### YOUR OBJECTIVE
Quote only the lines from the top of the listing below down to and including the line with "bpy.data.objects.remove(old, do_unlink=True)".

### MATERIAL
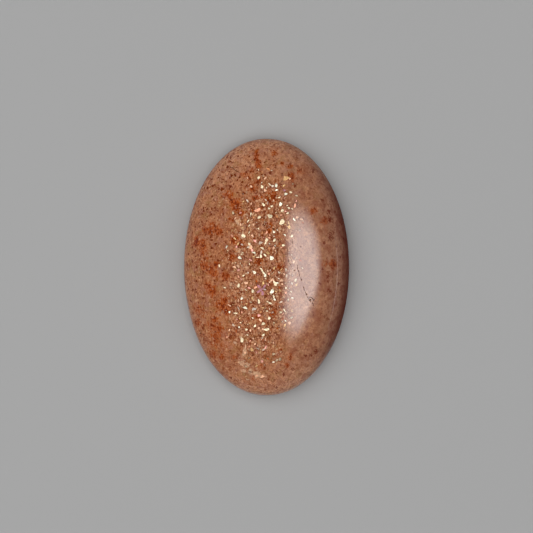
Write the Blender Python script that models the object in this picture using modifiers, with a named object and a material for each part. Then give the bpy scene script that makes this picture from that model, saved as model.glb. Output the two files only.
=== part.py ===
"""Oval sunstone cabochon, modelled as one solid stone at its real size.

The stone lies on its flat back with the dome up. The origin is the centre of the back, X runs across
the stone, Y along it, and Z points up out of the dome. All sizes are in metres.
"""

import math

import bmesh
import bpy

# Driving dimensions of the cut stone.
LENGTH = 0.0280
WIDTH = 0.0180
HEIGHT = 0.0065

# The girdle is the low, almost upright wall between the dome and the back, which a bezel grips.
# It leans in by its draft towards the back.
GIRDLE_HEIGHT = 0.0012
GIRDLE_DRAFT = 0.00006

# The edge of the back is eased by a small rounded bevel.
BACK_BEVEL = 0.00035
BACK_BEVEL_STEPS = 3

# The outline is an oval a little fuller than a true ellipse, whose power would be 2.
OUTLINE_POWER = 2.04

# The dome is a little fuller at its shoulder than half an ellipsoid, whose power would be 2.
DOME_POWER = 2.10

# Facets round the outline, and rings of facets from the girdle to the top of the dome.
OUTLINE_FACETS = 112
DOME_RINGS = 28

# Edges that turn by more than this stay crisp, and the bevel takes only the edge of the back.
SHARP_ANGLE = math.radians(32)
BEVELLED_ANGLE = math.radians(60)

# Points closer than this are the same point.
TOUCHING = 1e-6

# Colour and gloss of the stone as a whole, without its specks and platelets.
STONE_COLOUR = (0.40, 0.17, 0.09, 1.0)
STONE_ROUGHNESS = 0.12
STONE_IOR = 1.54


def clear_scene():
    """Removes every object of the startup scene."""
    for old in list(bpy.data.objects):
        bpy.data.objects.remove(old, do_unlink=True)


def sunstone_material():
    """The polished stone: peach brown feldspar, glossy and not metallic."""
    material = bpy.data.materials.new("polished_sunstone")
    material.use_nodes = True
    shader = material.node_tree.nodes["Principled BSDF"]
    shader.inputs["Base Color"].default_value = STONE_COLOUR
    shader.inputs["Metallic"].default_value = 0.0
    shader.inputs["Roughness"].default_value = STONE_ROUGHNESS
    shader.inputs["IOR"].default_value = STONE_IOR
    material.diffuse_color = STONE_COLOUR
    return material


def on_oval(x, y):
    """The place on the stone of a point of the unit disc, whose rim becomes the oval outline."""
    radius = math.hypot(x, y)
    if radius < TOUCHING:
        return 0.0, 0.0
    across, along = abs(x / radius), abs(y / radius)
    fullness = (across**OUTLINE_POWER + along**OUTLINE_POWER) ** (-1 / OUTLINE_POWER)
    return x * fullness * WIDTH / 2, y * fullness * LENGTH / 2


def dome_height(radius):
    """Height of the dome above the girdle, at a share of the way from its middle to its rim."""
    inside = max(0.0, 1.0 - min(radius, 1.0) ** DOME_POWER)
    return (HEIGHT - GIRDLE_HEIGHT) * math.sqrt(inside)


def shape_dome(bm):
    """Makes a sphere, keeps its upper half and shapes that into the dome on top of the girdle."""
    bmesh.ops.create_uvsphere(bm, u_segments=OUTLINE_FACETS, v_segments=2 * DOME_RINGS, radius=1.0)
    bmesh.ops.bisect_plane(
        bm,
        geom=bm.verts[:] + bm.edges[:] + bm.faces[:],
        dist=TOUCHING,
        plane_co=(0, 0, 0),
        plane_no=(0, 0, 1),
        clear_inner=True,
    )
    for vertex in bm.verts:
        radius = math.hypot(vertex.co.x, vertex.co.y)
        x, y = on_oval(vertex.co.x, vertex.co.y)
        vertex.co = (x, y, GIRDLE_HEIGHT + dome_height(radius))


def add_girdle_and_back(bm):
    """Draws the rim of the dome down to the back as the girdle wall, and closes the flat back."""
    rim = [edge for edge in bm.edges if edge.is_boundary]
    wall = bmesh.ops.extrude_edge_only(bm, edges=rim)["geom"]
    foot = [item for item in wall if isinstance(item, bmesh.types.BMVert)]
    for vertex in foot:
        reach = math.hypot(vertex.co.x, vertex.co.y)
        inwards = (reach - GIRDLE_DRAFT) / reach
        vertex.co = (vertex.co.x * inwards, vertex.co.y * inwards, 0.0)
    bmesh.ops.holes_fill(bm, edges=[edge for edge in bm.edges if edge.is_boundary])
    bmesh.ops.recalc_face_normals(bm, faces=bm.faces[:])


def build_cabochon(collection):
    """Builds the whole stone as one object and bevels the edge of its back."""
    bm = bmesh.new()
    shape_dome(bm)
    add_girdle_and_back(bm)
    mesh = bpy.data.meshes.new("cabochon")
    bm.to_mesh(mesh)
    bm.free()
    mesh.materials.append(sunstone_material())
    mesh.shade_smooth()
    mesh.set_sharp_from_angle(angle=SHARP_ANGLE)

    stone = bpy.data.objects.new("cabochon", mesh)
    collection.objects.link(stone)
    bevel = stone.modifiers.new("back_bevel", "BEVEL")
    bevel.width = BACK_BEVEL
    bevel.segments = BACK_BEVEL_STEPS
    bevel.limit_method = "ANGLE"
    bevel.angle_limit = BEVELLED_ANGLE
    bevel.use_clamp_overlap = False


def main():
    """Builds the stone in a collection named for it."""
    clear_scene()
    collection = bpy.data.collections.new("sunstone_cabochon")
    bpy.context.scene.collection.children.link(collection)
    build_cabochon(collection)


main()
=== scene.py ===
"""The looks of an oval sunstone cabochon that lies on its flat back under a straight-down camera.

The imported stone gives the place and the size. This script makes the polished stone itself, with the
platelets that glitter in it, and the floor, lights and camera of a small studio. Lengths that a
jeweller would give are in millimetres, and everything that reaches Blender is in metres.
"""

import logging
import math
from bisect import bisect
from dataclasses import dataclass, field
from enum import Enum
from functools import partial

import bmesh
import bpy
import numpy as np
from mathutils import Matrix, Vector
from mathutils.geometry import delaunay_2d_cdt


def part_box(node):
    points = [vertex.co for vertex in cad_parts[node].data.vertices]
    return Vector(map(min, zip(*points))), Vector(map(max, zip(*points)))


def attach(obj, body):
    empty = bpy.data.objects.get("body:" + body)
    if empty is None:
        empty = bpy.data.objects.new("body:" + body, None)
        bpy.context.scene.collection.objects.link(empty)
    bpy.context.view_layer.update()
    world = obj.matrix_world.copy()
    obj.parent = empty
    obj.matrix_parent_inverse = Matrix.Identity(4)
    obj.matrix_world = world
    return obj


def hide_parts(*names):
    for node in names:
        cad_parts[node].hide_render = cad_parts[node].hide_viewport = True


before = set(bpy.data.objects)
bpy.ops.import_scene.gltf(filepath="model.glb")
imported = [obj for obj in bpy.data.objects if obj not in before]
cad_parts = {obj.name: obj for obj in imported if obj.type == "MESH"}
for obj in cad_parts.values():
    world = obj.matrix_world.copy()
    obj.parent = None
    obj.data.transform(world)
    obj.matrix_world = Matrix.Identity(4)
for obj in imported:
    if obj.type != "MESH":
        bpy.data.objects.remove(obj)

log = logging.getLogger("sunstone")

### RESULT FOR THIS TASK
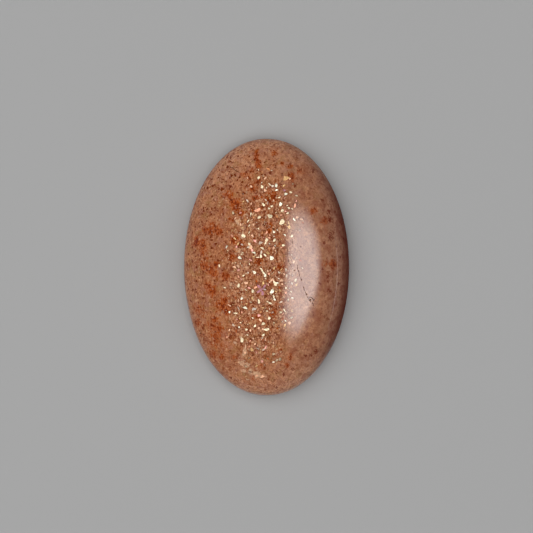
Write the Blender Python script that models the object in this picture using modifiers, with a named object and a material for each part. Then give the bpy scene script that makes this picture from that model, saved as model.glb. Output the two files only.
=== part.py ===
"""Oval sunstone cabochon, modelled as one solid stone at its real size.

The stone lies on its flat back with the dome up. The origin is the centre of the back, X runs across
the stone, Y along it, and Z points up out of the dome. All sizes are in metres.
"""

import math

import bmesh
import bpy

# Driving dimensions of the cut stone.
LENGTH = 0.0280
WIDTH = 0.0180
HEIGHT = 0.0065

# The girdle is the low, almost upright wall between the dome and the back, which a bezel grips.
# It leans in by its draft towards the back.
GIRDLE_HEIGHT = 0.0012
GIRDLE_DRAFT = 0.00006

# The edge of the back is eased by a small rounded bevel.
BACK_BEVEL = 0.00035
BACK_BEVEL_STEPS = 3

# The outline is an oval a little fuller than a true ellipse, whose power would be 2.
OUTLINE_POWER = 2.04

# The dome is a little fuller at its shoulder than half an ellipsoid, whose power would be 2.
DOME_POWER = 2.10

# Facets round the outline, and rings of facets from the girdle to the top of the dome.
OUTLINE_FACETS = 112
DOME_RINGS = 28

# Edges that turn by more than this stay crisp, and the bevel takes only the edge of the back.
SHARP_ANGLE = math.radians(32)
BEVELLED_ANGLE = math.radians(60)

# Points closer than this are the same point.
TOUCHING = 1e-6

# Colour and gloss of the stone as a whole, without its specks and platelets.
STONE_COLOUR = (0.40, 0.17, 0.09, 1.0)
STONE_ROUGHNESS = 0.12
STONE_IOR = 1.54


def clear_scene():
    """Removes every object of the startup scene."""
    for old in list(bpy.data.objects):
        bpy.data.objects.remove(old, do_unlink=True)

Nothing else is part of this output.